The use of benzodiazepines, with or without opioid cotreatment, significantly increases all-cause mortality risk compared with the use of low-risk antidepressants, according to a US-based study published online in JAMA Network Open.
“In particular, the benzodiazepine-opioid coprescription group continued to show a nearly 2-fold increase in all-cause mortality even after taking into account medical comorbidities and polypharmacy burden in adjusted analyses,” wrote researchers from Washington University School of Medicine in St. Louis, Missouri.
The retrospective cohort study included 5,212 adults age 20 and older from National Health and Nutrition Examination Surveys followed for a median 6.7 years. Researchers evaluated whether benzodiazepine use, with or without opioid use, was associated with increased mortality compared with low-risk selective serotonin reuptake inhibitors (SSRIs).
The study found a significant increase in all-cause mortality with benzodiazepine and opioid cotreatment (researchers reported a hazard ratio of 2.04) as well as with benzodiazepines without opioid cotreatment (which had a hazard ratio of 1.6) compared with SSRIs.
Subgroup analyses showed increased mortality risk with benzodiazepine use, with or without opioids, only among participants aged 65 years or younger—not older participants.

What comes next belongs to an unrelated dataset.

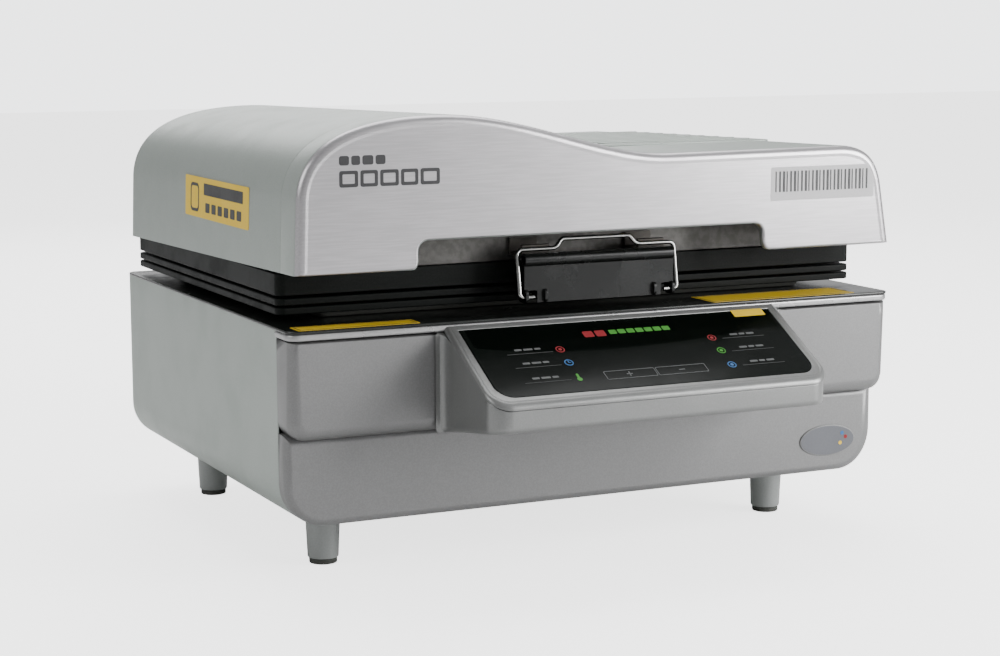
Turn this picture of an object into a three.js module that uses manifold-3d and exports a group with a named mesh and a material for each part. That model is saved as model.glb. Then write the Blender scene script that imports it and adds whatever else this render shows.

“We found no evidence of increased all-cause mortality stemming from benzodiazepine-opioid cotreatment in participants aged 65 years or older, which parallels similar null findings among elderly patients receiving benzodiazepines without opioids,” researchers wrote. “There was a consistently elevated mortality risk in participants younger than 65 years, which may be associated with surging drug poisoning–related mortality that disproportionately affects younger US populations.”
The authors called for a concerted effort by physicians, scientists, and policymakers to decrease overprescribing.
Xu KY, Hartz SM, Borodovsky JT, Bierut LJ, Grucza RA. Association between benzodiazepine use with or without opioid use and all-cause mortality in the United States, 1999-2015. JAMA Network Open. 2020;3(12):e2028557.